**DATASET CONTENT:**
☆ ☆ ☆ ☆

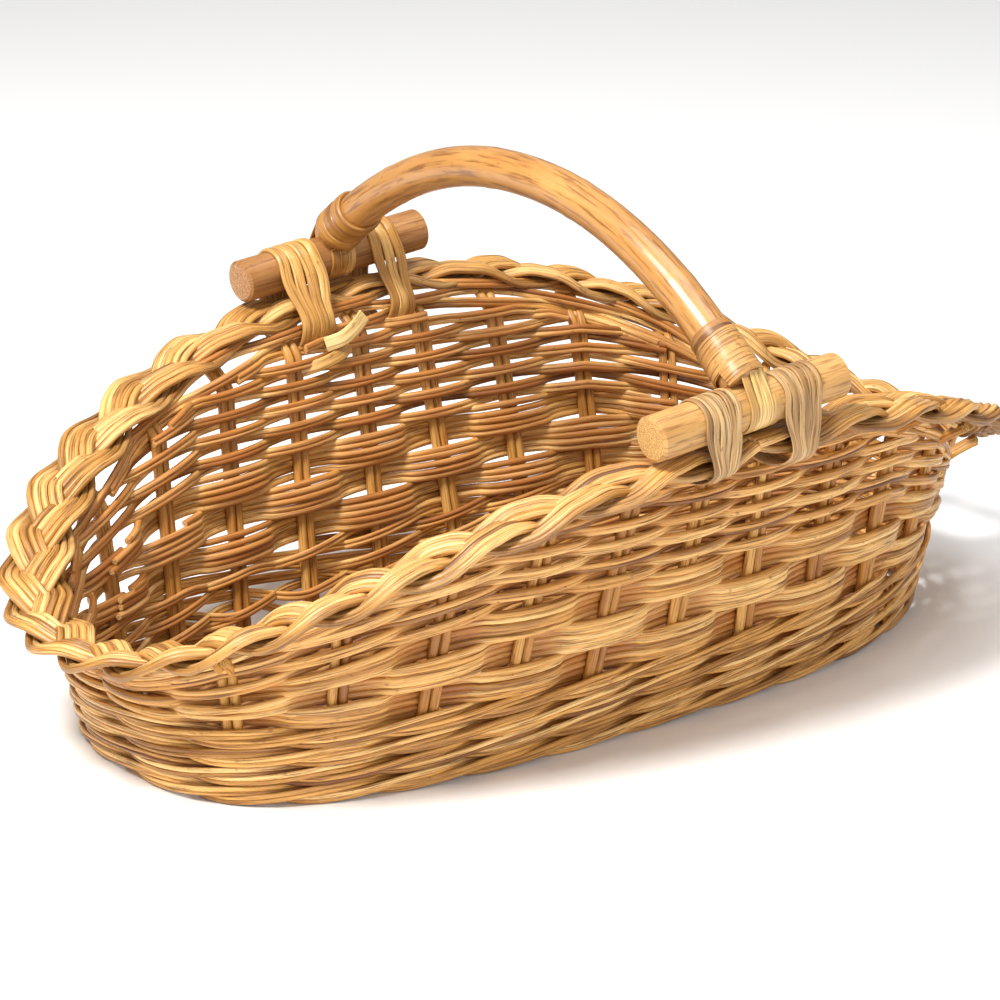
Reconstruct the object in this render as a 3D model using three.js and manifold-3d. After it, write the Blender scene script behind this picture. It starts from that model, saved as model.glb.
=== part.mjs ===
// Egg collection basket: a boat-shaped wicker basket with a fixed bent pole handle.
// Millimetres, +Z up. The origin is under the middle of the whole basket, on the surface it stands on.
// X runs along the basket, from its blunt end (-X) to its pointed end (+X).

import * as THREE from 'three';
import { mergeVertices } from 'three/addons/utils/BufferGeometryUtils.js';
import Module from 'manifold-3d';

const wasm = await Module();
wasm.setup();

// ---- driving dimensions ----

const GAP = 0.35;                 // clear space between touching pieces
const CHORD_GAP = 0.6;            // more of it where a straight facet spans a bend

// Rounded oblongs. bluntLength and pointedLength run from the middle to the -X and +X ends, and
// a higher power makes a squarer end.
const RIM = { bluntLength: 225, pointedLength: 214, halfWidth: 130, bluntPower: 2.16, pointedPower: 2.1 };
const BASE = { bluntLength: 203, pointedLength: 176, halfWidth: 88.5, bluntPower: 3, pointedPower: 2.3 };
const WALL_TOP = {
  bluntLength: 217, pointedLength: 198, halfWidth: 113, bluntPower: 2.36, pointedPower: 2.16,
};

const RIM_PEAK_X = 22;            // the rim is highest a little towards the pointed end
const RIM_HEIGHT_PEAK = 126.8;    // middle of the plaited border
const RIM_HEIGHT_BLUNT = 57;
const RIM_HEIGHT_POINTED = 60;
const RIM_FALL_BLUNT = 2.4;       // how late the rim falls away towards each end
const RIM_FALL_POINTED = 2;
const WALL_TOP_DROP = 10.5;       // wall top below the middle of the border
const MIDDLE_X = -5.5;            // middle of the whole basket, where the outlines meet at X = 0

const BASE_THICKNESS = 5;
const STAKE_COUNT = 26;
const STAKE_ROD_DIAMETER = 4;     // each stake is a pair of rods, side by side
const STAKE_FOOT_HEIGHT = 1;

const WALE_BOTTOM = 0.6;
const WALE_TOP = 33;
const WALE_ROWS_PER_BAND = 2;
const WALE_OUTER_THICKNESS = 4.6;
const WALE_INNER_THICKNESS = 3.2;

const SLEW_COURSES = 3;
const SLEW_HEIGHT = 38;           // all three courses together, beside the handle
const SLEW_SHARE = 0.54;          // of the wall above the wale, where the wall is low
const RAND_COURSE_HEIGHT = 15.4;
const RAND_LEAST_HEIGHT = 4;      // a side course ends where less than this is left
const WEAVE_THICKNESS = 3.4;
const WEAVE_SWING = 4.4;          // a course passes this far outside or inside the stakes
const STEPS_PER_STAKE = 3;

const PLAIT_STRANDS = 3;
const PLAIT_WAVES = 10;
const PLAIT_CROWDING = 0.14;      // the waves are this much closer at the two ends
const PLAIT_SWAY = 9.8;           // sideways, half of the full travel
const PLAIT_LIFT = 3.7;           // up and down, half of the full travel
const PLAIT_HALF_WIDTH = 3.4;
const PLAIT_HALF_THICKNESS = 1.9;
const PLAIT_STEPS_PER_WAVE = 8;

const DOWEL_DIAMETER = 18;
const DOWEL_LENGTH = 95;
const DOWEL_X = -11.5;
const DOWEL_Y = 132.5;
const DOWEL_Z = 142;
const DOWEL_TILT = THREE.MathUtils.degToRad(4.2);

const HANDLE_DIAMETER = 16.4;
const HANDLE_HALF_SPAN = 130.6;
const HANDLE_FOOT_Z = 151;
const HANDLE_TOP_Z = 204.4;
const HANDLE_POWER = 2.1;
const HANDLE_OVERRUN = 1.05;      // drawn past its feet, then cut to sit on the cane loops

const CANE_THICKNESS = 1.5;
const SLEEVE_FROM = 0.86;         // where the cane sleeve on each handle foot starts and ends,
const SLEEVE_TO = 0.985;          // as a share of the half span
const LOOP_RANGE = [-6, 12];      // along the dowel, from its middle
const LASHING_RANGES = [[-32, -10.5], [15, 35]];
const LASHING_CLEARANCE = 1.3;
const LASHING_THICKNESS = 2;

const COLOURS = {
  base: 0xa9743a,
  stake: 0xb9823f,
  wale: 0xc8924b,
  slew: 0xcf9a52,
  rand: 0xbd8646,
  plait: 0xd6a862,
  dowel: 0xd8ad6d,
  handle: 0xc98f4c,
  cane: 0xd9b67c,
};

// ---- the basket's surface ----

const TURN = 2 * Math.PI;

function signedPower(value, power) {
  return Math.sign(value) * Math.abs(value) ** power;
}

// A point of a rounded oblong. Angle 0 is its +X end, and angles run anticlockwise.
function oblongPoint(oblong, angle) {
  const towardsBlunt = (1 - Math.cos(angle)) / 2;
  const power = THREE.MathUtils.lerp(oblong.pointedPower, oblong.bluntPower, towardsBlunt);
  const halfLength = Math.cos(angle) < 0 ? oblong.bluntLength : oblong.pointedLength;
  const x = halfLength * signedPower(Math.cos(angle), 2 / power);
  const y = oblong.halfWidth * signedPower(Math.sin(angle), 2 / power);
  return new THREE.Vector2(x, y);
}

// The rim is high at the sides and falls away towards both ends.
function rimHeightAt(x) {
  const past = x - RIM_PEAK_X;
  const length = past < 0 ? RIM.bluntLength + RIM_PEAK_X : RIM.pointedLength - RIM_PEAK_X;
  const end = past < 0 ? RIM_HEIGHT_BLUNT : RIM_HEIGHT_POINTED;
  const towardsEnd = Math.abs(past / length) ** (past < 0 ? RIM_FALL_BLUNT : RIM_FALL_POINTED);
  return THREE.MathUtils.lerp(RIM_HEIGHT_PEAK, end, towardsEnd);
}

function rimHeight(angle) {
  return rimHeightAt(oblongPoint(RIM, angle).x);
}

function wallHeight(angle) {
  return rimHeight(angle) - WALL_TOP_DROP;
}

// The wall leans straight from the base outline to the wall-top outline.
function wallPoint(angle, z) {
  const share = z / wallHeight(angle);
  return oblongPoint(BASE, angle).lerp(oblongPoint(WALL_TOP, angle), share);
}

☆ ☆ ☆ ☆

Extract every line that has the string "this" in it.

Reconstruct the object in this render as a 3D model using three.js and manifold-3d. After it, write the Blender scene script behind this picture. It starts from that model, saved as model.glb.
const RAND_LEAST_HEIGHT = 4;      // a side course ends where less than this is left
const WEAVE_SWING = 4.4;          // a course passes this far outside or inside the stakes
const PLAIT_CROWDING = 0.14;      // the waves are this much closer at the two ends